YOUR GOAL:
Of the lines listed below, return exactly those that run from the line containing "rod_seal();" through the line containing "bpy.data.objects.remove(obj)", both included.

SOURCE DATA:
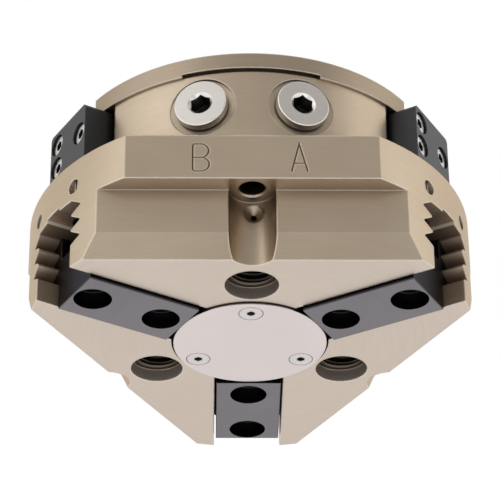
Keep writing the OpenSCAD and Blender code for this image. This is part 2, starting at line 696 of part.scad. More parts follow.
module bracket_screws(a) color([0.85, 0.84, 0.82]) from_front() at_angle(a) {
    seat = bracket_face - bracket_bore_depth;
    head_d = bracket_bore_d - 2 * bracket_head_gap;
    thread_end = recess_floor - bracket_thread_depth + bracket_head_gap;
    for (place = bracket_screw_places)
        translate([seat, place[0], front_h + place[1]]) rotate([0, 90, 0])
            socket_screw(bracket_screw_d, head_d, bracket_head_h, seat - thread_end, 2.5);
}
module bracket_screws_1() bracket_screws(jaw_angles[0]);
module bracket_screws_2() bracket_screws(jaw_angles[1]);
module bracket_screws_3() bracket_screws(jaw_angles[2]);

// ---- Plugs above the jaw slots ----
guide_plug_slot_depth = 1;
module guide_plugs(a) color([0.62, 0.58, 0.52]) from_front() at_angle(a) for (side = [-1, 1])
    difference() {
        radial_hole(guide_plug_r - guide_plug_l, guide_plug_r, guide_plug_d,
            side * guide_plug_out, guide_plug_h);
        translate([guide_plug_r - guide_plug_slot_depth, side * guide_plug_out - guide_plug_slot / 2, 0])
            cube([guide_plug_l, guide_plug_slot, total_h]);
    }
module guide_plugs_1() guide_plugs(jaw_angles[0]);
module guide_plugs_2() guide_plugs(jaw_angles[1]);
module guide_plugs_3() guide_plugs(jaw_angles[2]);

housing();
cover();
cover_seal();
cover_screws();
piston();
piston_seal();
piston_bolt();
spigot_seal();
wedge_hook();
rod_seal();
jaw_1();
jaw_2();
jaw_3();
centre_cover();
centre_cover_screws();
port_plug_a();
port_plug_b();
port_seal_a();
port_seal_b();
bracket_1();
bracket_2();
bracket_3();
bracket_screws_1();
bracket_screws_2();
bracket_screws_3();
guide_plugs_1();
guide_plugs_2();
guide_plugs_3();
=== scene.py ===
import bmesh
import bpy
import json
import numpy as np
from mathutils import Matrix, Vector


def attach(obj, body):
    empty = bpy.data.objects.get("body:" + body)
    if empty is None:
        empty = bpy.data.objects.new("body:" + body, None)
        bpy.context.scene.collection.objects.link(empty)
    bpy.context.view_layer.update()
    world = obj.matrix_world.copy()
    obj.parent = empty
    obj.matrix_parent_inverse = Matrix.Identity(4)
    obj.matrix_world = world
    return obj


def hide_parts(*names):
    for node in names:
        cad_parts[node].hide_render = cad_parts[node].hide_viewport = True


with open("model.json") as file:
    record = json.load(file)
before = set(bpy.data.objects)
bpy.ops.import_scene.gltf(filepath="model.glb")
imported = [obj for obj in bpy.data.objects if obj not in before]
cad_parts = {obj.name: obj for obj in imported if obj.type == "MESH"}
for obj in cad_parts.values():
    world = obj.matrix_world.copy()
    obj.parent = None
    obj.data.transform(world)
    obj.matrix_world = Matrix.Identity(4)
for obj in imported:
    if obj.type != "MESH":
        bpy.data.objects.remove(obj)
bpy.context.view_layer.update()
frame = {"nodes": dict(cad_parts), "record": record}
nodes = frame["nodes"]
mm = 0.001  # the drawing's sizes are in millimetres
print("frame loaded:", len(nodes), "nodes")


def addNode(tree, kind, wires=None, **settings):
    # A shader node; each of its inputs is wired to a socket or set to a value
    node = tree.nodes.new("ShaderNode" + kind)
    for key, value in settings.items():
        setattr(node, key, value)
    for key, value in (wires or {}).items():
        if isinstance(value, bpy.types.NodeSocket):
            tree.links.new(value, node.inputs[key])
        else:
            node.inputs[key].default_value = value
    return node


def mathNode(tree, operation, a, b=0.0):
    return addNode(tree, "Math", {0: a, 1: b}, operation=operation).outputs[0]


def rangeNode(tree, value, low, high, toLow, toHigh):
    wires = {"Value": value, "From Min": low, "From Max": high, "To Min": toLow, "To Max": toHigh}
    return addNode(tree, "MapRange", wires).outputs["Result"]


def mixColour(tree, factor, a, b):
    # The colour mixer's inputs for colours share their names with others, so they go by number
    return addNode(tree, "Mix", {0: factor, 6: a, 7: b}, data_type="RGBA").outputs[2]


def noiseNode(tree, vector, scale, detail=3.0, rough=0.5):
    wires = {"Vector": vector, "Scale": scale, "Detail": detail, "Roughness": rough}
    return addNode(tree, "TexNoise", wires).outputs["Fac"]


def opaque(colour):
    return (*colour, 1.0)


# Settings for tone, worn edges, painted edge highlights and painted shade in hollows
wearAndPaintedLight = {
    "noiseLow": 0.3, "noiseHigh": 0.7,  # most of a noise lies between these
    "edgeFrom": 0.995, "edgeFull": 0.80,  # cosine of the turn inside the edge width
    "openFrom": 0.5, "openFull": 0.9, "cornerKeeps": 0.15,  # how open an edge lies before its painted highlight shows
    "darkest": 0.04,  # the painted shade leaves every hollow at least this share of its colour
    "edgeGloss": 0.12,  # how much smoother a worn edge is
    "frontFrom": -0.6, "frontFull": -0.95,  # how squarely a surface faces down, to count as the front
}


def spread(tree, noise, low, high):
    # Most of a noise's values, stretched over low to high
    return rangeNode(tree, noise, wearAndPaintedLight["noiseLow"], wearAndPaintedLight["noiseHigh"], low, high)


def cutMarks(tree, s):
    # Fine lines left by the cutter: level rings on upright faces, and on flat faces arcs round the axis.
    # The third coordinate is height plus distance from the axis times how level the face is.
    place = addNode(tree, "TexCoord").outputs["Object"]
    facing = addNode(tree, "NewGeometry").outputs["Normal"]
    split = addNode(tree, "SeparateXYZ", {0: place}).outputs
    level = mathNode(tree, "ABSOLUTE", addNode(tree, "SeparateXYZ", {0: facing}).outputs["Z"])
    flat = addNode(tree, "CombineXYZ", {"X": split["X"], "Y": split["Y"]}).outputs[0]
    out = addNode(tree, "VectorMath", {0: flat}, operation="LENGTH").outputs["Value"]
    across = mathNode(tree, "ADD", split["Z"], mathNode(tree, "MULTIPLY", out, level))
    wires = {
        "X": mathNode(tree, "DIVIDE", split["X"], s["lineLength"]),
        "Y": mathNode(tree, "DIVIDE", split["Y"], s["lineLength"]),
        "Z": mathNode(tree, "DIVIDE", across, s["linePitch"]),
    }
    stretched = addNode(tree, "CombineXYZ", wires).outputs[0]
    return place, noiseNode(tree, stretched, scale=1.0, detail=4.0, rough=0.6)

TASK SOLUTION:
rod_seal();
jaw_1();
jaw_2();
jaw_3();
centre_cover();
centre_cover_screws();
port_plug_a();
port_plug_b();
port_seal_a();
port_seal_b();
bracket_1();
bracket_2();
bracket_3();
bracket_screws_1();
bracket_screws_2();
bracket_screws_3();
guide_plugs_1();
guide_plugs_2();
guide_plugs_3();
=== scene.py ===
import bmesh
import bpy
import json
import numpy as np
from mathutils import Matrix, Vector


def attach(obj, body):
    empty = bpy.data.objects.get("body:" + body)
    if empty is None:
        empty = bpy.data.objects.new("body:" + body, None)
        bpy.context.scene.collection.objects.link(empty)
    bpy.context.view_layer.update()
    world = obj.matrix_world.copy()
    obj.parent = empty
    obj.matrix_parent_inverse = Matrix.Identity(4)
    obj.matrix_world = world
    return obj


def hide_parts(*names):
    for node in names:
        cad_parts[node].hide_render = cad_parts[node].hide_viewport = True


with open("model.json") as file:
    record = json.load(file)
before = set(bpy.data.objects)
bpy.ops.import_scene.gltf(filepath="model.glb")
imported = [obj for obj in bpy.data.objects if obj not in before]
cad_parts = {obj.name: obj for obj in imported if obj.type == "MESH"}
for obj in cad_parts.values():
    world = obj.matrix_world.copy()
    obj.parent = None
    obj.data.transform(world)
    obj.matrix_world = Matrix.Identity(4)
for obj in imported:
    if obj.type != "MESH":
        bpy.data.objects.remove(obj)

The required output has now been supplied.